Görme engellilerin eğitimi açısından konu değerlendirilecek olursa, eğitim sürecine iki farklı yönden yaklaşılmaktadır. Bunlardan birincisi ayrı örgün eğitim kurumlarında, okul çağına gelen, görme engellilerin eğitimlerini almalarıdır. İkincisi ise ayrı eğitim kurumlarına giden ya da ya okula başlama yaşı geçmiş olan ya da okula devam etmekle birlikte destek özel eğitim alması gereken yahut birden fazla engeli bulunan ve başat engeli görme yetersizliği olan çocukların devam ettiği. Özel Özel eğitim ve Rehabilitasyon kurumları gelmektedir. Mevcut körler okullarında atıl kapasitenin olduğu gözlemlenirken bunda en büyük etmenin ya ailelerin engelli çocuklarını yatılı kurumlara yollamak istemeleri ya da kurumlardan haberdar olmayışları kadar erken eğitimde neler yapılması gerektiği konusundaki bilgi eksiklikleri nedeniyle görme engelli çocuğun başka engelleri de varmış gibi davranmaları sonucu, tüm gelişim alanlarında sorunları bulunan çok engelli konumuna sokulmaları olağan görme engelliler okulları dışında, rehabilitasyon merkezlerinde eğitim almalarını gerekli kılmaktadır.

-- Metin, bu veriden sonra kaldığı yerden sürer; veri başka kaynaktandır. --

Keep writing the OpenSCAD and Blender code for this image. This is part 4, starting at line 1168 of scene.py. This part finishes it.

Görme engellilere rastlama olasılığı, zihin engellilere göre düşük olduğu için doğal olarak ilgili kurum sayıları ve buralara devam eden öğrenci nüfusu da daha düşük sayıdadır. Ancak son yıllarda mikro enjeksiyon yöntemi ile çoklu doğumların sayılarındaki artış, prematür yada düşük doğum ağırlıklı çoklu doğumların sayısını da artırmıştır. Bunun doğal sonucu olarak küvezlere konulan çocuk sayısındaki artış, gerekli uzman sayısının azlığı nedeniyle, oksijen ve ışık ayarlaması yapılmamış olan bu makinelere konan bebeklerde RETİNOPATİ denilen ve değişik derecede görme engelli çocuğun sayısında önemli derecede artışlar göstermesine neden olmaktadır. Bu nedenle görme engelliler için erken çocukluk alanına hizmet veren Özel Eğitim ve Rehabilitasyon Merkezleri sayısında artış olabileceği ve bunlardan da çok engelli çocukların destek eğitim alabilecekleri olasılığı oldukça yüksektir.

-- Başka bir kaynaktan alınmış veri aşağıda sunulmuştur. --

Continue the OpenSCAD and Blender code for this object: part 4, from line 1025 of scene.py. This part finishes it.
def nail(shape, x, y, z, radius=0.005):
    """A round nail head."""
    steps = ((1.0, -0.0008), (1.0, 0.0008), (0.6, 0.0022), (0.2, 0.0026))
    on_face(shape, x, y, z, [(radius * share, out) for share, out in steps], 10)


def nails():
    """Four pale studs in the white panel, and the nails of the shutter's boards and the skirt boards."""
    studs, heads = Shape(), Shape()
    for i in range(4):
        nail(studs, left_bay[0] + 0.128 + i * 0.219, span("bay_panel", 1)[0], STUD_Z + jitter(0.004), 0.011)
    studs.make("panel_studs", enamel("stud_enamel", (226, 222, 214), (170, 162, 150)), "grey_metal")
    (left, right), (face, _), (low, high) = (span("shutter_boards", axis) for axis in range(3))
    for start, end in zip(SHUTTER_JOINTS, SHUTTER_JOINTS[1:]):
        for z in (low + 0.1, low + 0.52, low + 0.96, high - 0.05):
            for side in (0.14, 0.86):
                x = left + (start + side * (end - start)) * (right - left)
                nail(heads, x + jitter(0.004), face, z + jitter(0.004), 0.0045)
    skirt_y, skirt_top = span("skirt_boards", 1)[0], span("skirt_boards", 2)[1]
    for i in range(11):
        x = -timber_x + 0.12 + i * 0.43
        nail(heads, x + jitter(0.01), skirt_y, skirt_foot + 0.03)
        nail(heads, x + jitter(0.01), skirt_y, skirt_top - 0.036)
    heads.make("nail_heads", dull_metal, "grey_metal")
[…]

Görme engelliler için özel özel eğitim ve rehabilitasyon merkezlerinin bir çok işlevi bulunmaktadır. Bunları şöylece sıralamak olasıdır.

Okul çağına gelmiş olan çocuklara destek özel eğitim vermek,

  1.        Okul öncesi dönemdeki çocuklara özel eğitim vererek örgün eğitime hazırlamak,
  2.        Okul çağını aşmış ve herhangi bir beceriye sahip olmayan görme engelli bireylere mesleki eğitim vermek,
  3.        Sonradan görme gücü zedelenmiş olanlara, temel öz bakım ve günlük yaşam becerilerini kazandırmak ve çok engelli görme özürlüleri kendine yeterli hale getirmek.

Bu işlevlerden, rehabilitasyon merkezleri gözlemlediğimiz kadarıyla, 1. maddedeki destek özel eğitim hizmetlerini yerine getirmektedir

Sonuç olarak, görme engelliler alanındaki rehabilitasyon kurumlarının alanın eksiği olan konularda çok başarılı kurumlar olduğunu söylemek olası değil. Daha çok çeşitli alanlarda destek eğitim alması gerekenlere ek özel eğitim veren kurumlar durumundadırlar. Mutlaka düzenlenmeleri gerekmektedir.